Есть у меня и ещё одно любимое место – в Laudamus мы в какой-то момент, перекликаясь с сопрано и поддерживая одна партия другую, широкими, полными нотами идём вверх и на крещендо! К самой кульминации всей части, к glorificamus, к этому верхнему ми бемолю у нас и к каким-то заоблачным высотам у сопрано! И доходим, представляете – доходим!! и голоса звучат просторно и безгранично, как небо…

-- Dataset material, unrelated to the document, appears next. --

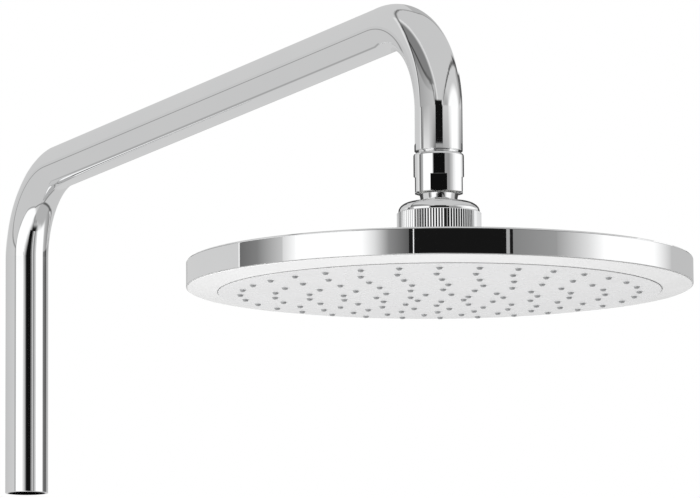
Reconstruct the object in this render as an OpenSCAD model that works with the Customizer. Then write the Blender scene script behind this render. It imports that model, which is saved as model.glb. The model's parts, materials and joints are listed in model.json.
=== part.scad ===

Это чудо и это счастье – быть частичкой такой музыки.


Ровно месяц


Сегодня ровно месяц, как я приехала во Францию. Надо, как водится, подвести итоги. Но итог один пока: всё проходит хорошо. Больше подводить нечего. Потому я просто запишу здесь несколько разрозненных впечатлений последних дней.

***

Вот, например, хотела рассказать в нескольких предложениях, как я тут живу, получился следующий текст:

Начало октября.
Дали стипендию.
Купила ветровку для парусного спорта.
Закупилась едой.
Пригласила в гости одногруппниц.

Середина октября.
Стипендия почти кончилась.
Сдала ветровку обратно в магазин.
Закупилась едой.
Пригласила в гости одногруппниц.

Ладно, не пугайтесь, всё хорошо, на самом-то деле. Просто на нашей яхт-базе обнаружились общественные ветровки, а в повседневной жизни мне сейчас ветровка вроде и ни к чему: плаща, куртки и зонта хватает. А деньги никогда не лишние, когда живёшь на стипендию.

***

Но даже если они – вдруг! – кончатся, я знаю, что с голода и тогда не умру! Хотя бы потому, что я обнаружила недалеко от нашей студенческой столовки чудное заведение – бесплатную столовую. Серьёзно! Я была поражена. Столовка, где четыре раза в сутки выдают еду всем, кто в ней нуждается. Ну, нуждаются, конечно, в основном бомжи, которых тут сто-о-олько!.. сто-о-олько! сколько нам в Москве и не снилось. Но туда и просто какие-то бедно одетые люди приходят. В общем, чудное место. Финансируется, наверное, самими волонтёрами, которые там работают. И прохожими: на двери висит почтовый ящик со щёлочкой для монет. И я нет-нет да и опущу туда евро или пятьдесят центов. На всякий случай. На будущее :)

***

Различие в ценах, конечно, ощущается. Тут всё дороже. Но зато! Знаете, чем отличаются французские итальянские колготки Sanpellegrino от аналогичных русских итальянских колготок Sanpellegrino? Правильно. Они не рвутся…

***

А отличие французских мужчин от русских? Они, хоть ты тресни, красавцы – как на подбор! Даже я, которой обычно до лампочки, лишь бы человек был хороший, это заметила. Девушки как девушки, а мужчины красивы независимо от возраста. Изящные, умные черты лица, внимательная улыбка, вьющиеся тёмные волосы, лежащие всегда аккуратно, но как будто это они сами, ненароком так уложились, элегантность какая-то врождённая, даже если одежда – это джинсы, кеды и мешковатая толстовка. На французов приятно просто смотреть. Это один из моих основных культурных шоков.

***

Ну, и я была бы уже не я, если бы здесь не прозвучало ни слова о музыке.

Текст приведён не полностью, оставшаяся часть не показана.